You can purchase fresh jackfruit in grocery stores with extensive produce sections, or you can find it in some specialty food shops. However, the fruit is large, so you will have a lot to process, and the flavor and texture vary widely depending on the ripeness of the fruit. To make this dish, you want fruit that is slightly underripe, firm, and less flavorful than the fully ripened fruit. Jack fruit in a can is more predictable and consistent, and the fruit is ready to absorb the flavors of the sauce.
- 1 ½ lbs (24oz) tomatillos
- 3 large poblano peppers
- 1 large white onion
- 3 Tbsp butter
- 2 cups water
- 1 cup chopped cilantro
- 2, 14oz cans jackfruit, drained and chopped into bite-sized pieces
- 2, 15oz cans cannellini beans, drained, rinsed well, and drained again
- 3 Tbsp garlic powder
- 2 tsp sea salt
- 1 package of medium -sized flour tortillas
- 2 cups pepper jack cheese, shredded
- Preheat oven to 400 degrees.
- Immerse tomatillos in a large bowl or pot of water, remove their husk, and rinse. Cut in half. If tomatillos vary widely in size, cut larger ones down into pieces resembling the size of the smallest halves.
- On a parchment lined baking sheet, place tomatillos cut side down. Place poblanos on a second parchment lined baking sheet.
- Roast peppers and tomatillos until pepper skin is charred and raised up from the pepper flesh and until tomatillo flesh is starting to brown – 20-40 minutes depending on the size of the vegetables. Peppers or tomatillos may be done first and should be removed from the oven while the other is allowed to keep roasting.

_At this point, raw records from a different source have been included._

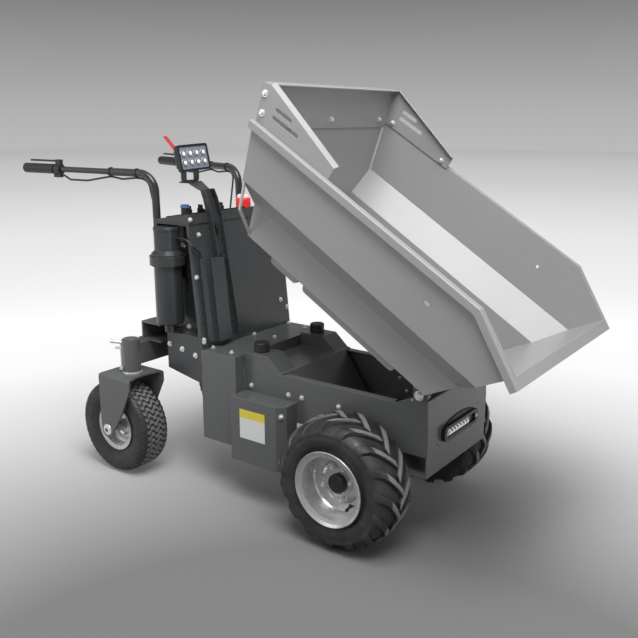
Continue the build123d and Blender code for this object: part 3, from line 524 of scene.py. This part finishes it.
for name, side in SIDES:
    tyre = bmesh.new()
    for count in range(BLOCK_COUNT):
        for row, (across, stagger, top) in enumerate(BLOCK_ROWS):
            bend = BLOCK_BEND if row % 2 else -BLOCK_BEND
            bar(tyre, bent_block(across, top, bend), pitch * (count + stagger))
        bar(tyre, SHOULDER_BAR, pitch * count)
        bar(tyre, other_side(SHOULDER_BAR), pitch * (count + 0.5))
    spun(tyre, CASTER_PROFILE)
    fit_wheel(tyre, CASTER, side)
    piece = done(tyre, "turf_tyre_" + name, CASTER_RUBBER, "caster_wheel_" + name,
                 "tyre_rubber", TYRE_SHARP)
    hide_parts("caster_tyre_" + name)

# %% [markdown]
# ## Wheel fittings
# Four studs hold each front wheel, with a washer, a nut and a lock nut, so that a length of thread
# stands out. A black cap covers the axle, and a rubber valve leans out of the rim. The thread could
# be cut as a helix, but at this size a plain rod with a ring near its end shows the same.

# %% Studs, caps and valves of the front wheels
STUD_CIRCLE, STUD_TURN, STUD_COUNT = 50, 17, 4
VALVE_CIRCLE, VALVE_TURN = 76, -62
CAP_OUT = 12                            # how far the hub stands out from the rim's disc
# washer, nut, lock nut, end ring and thread
STUD = ((10.5, 0, 2, 10.5, 24), (9.5, 2, 11.5, 9.5, 6), (8.5, 14.5, 19.5, 7.8, 6),
        (6.2, 21.5, 24.5, 6.2, 24), (4.8, 2, 28.5, 4.2, 12))
HUB_CAP = ((30, 0.2, 14, 29, 24), (29, 14, 19, 24, 24), (13, 19, 21.5, 11.5, 24))
VALVE = ((8, -1, 6, 5.5, 24), (4.2, 6, 30, 4.2, 12), (5, 30, 40, 4.6, 12))


def round_axle(radius, degrees, out):
    """A place on a circle about a front wheel's axle, so far out from the middle plane."""
    turn = math.radians(degrees)
    return at(radius * math.cos(turn), out, AXLE_Z + radius * math.sin(turn))


for name, side in SIDES:
    outwards = Vector((0, side, 0))
    studs, cap = bmesh.new(), bmesh.new()
    for count in range(STUD_COUNT):
        turn = STUD_TURN + 360 / STUD_COUNT * count
        stack(studs, aim(round_axle(STUD_CIRCLE, turn, side * (WHEEL_Y + 3)), outwards), STUD)
    done(studs, "wheel_studs_" + name, ZINC, "front_wheel_" + name, "steel")
    stack(cap, aim(at(0, side * (WHEEL_Y + CAP_OUT), AXLE_Z), outwards), HUB_CAP)
    foot = round_axle(VALVE_CIRCLE, VALVE_TURN, side * (WHEEL_Y + 2))
    stack(cap, aim(foot, (0.25, side, 0.1)), VALVE)
    done(cap, "hub_cap_" + name, PLASTIC, "front_wheel_" + name, "black_plastic")

# %% [markdown]
# ### Bolts of the casters
# Each caster wheel turns on one bolt with a nut on either leg of its fork, and the fork itself turns
# under two rings on its swivel tube. Both are the same kind of stack as the studs.

# %% Axle bolts and washers of the casters
SWIVEL_X, SWIVEL_Y, FORK_TOP = -878, 290, 366
LEG_OUT = 80                            # from the wheel's middle to the outside of its fork
AXLE_BOLT = ((20, 0.2, 1.8, 19.5, 24), (14.5, 1.8, 4.4, 14.5, 6), (12.5, 4.4, 5.8, 8.5, 24))
SWIVEL_RINGS = ((34, 0.4, 3.5, 34, 24), (29, 3.5, 6.6, 29, 24))
for name, side in SIDES:
    bolts = bmesh.new()
    for way in (-1, 1):
        leg = Vector((CASTER.x, side * abs(CASTER.y) + way * LEG_OUT * MM, CASTER.z))
        stack(bolts, aim(leg, (0, way, 0)), AXLE_BOLT)
    stack(bolts, Matrix.Translation(at(SWIVEL_X, side * SWIVEL_Y, FORK_TOP)), SWIVEL_RINGS)
    done(bolts, "caster_bolts_" + name, ZINC, "caster_" + name, "steel")

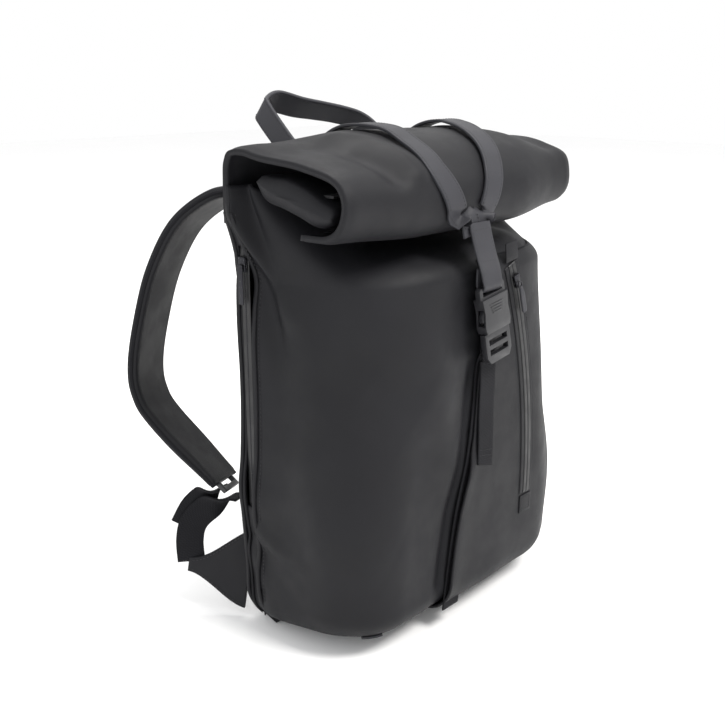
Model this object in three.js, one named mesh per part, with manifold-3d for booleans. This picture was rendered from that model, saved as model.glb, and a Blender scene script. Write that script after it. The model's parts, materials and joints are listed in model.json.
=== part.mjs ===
// Roll-top backpack: a hollow body of separate panels, a folded roof with a Y-shaped closing strap and
// side-release buckle, a front pocket and a side sleeve with zips, padded shoulder straps and a handle.
// Millimetres. +Z up, the front faces -Y, the origin is on the floor under the middle of the body.
import * as THREE from 'three';
import * as BufferGeometryUtils from 'three/addons/utils/BufferGeometryUtils.js';
import Module from 'manifold-3d';

const wasm = await Module();
wasm.setup();

// ---------------------------------------------------------------- driving dimensions
const gap = 0.3;                 // clearance between pieces that touch
const halfWidth = 155;           // body, outside
const backY = 62;                // outer face of the back panel
const frontY = -86;              // outer face of the front wall
const wall = 3;                  // padded leather wall
const frontCorner = 60;          // radius of the two front corners
const backCorner = 14;           // radius of the two back corners
const baseThickness = 3;
const shellTop = 356;            // top of the front wall, under the roof
const backTop = 398;             // top of the back panel
const gussetY = 36;              // the front wall ends here and the side strips begin
const zipWidth = 10;             // side zip tape

const roofHalf = 165;            // the folded roof overhangs the body
const roofDroop = 8;             // how much lower the roof's crest is at its ends
const sheet = 5;                 // two layers of leather in the roof
const strapWidth = 22;           // closing strap and webbing
const strapThickness = 2;
const armHalfSpread = 60;        // closing strap's arms on the crest

const buckleCentre = [-4, -99, 281];
const buckleTilt = THREE.MathUtils.degToRad(-5);
const buckleLean = THREE.MathUtils.degToRad(-8);   // its top towards the left

const frontZipRadius = 570;      // the front zip follows one wide arc
const frontZipLow = new THREE.Vector2(71, 98);
const frontZipLowAngle = THREE.MathUtils.degToRad(-1.4);
const frontZipHighAngle = THREE.MathUtils.degToRad(21.9);
const frontSliderAngle = THREE.MathUtils.degToRad(20.2);
const sideZipLow = 118;
const sideZipHigh = 348;

const handleHinge = [0, 73, 400];
const handleLean = THREE.MathUtils.degToRad(46);
const handleHalf = 58;
const handleReach = 76;
const handleWidth = 24;

const strapTop = [80, 68, 366];  // where a shoulder strap leaves the back, right side
const strapFoot = [148, 68, 32]; // where its lower end is sewn in, right side
const strapSplay = THREE.MathUtils.degToRad(30);
const padWidth = 60;
const padThickness = 10;

// ---------------------------------------------------------------- finishes
const finish = (color, roughness, metalness = 0) =>
  new THREE.MeshStandardMaterial({ color, roughness, metalness });
const leather = finish(0x2b2b2e, 0.62);
const liningCloth = finish(0x3a3a3d, 0.9);
const webbing = finish(0x26262a, 0.8);
const plastic = finish(0x202023, 0.45);
const board = finish(0x4a4a4c, 0.7);
const foam = finish(0x303034, 0.95);
const zipTape = finish(0x1f1f22, 0.75);
const zipMetal = finish(0x37373b, 0.35, 0.9);

// ---------------------------------------------------------------- helpers
const X = new THREE.Vector3(1, 0, 0);
const Y = new THREE.Vector3(0, 1, 0);
const Z = new THREE.Vector3(0, 0, 1);
const pack = new THREE.Group();

function add(name, geometry, material, parent = pack) {
  const mesh = new THREE.Mesh(geometry, material);
  mesh.name = name;
  parent.add(mesh);
  return mesh;
}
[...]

- Allow roasted vegetables to cool completely. Remove charred skin from poblanos and roughly chop into bite-sized pieces.
- Meanwhile, dice onion and saute in a large stock pot with onion over medium heat until onion is thoroughly translucent but not caramelized.
- To onion pot, add poblanos and tomatillos and water. Bring to a boil and allow to simmer on low for 20 minutes. Stir in cilantro and blend pot contents with an immersion blender (or blend in batches in a traditional blender).
- To the pureed mixture, add jackfruit and allow to keep simmering until chile has desired thickness. Stir in beans, garlic powder, and salt. Season to taste.
- Spoon chile down the center of a flour tortillas and top with a sprinkling of pepper jack cheese. Roll up tortilla and place in a greased casserole pan.
- Once all enchiladas are assembled, sprinkle more pepper jack over the top.
- Bake at 400 degrees until cheese is melted and verde oozing out the sides of the enchiladas is bubbling.
- For a complete meal, serve with sauteed sweet peppers and spinach and either a side of brown rice or a poached egg.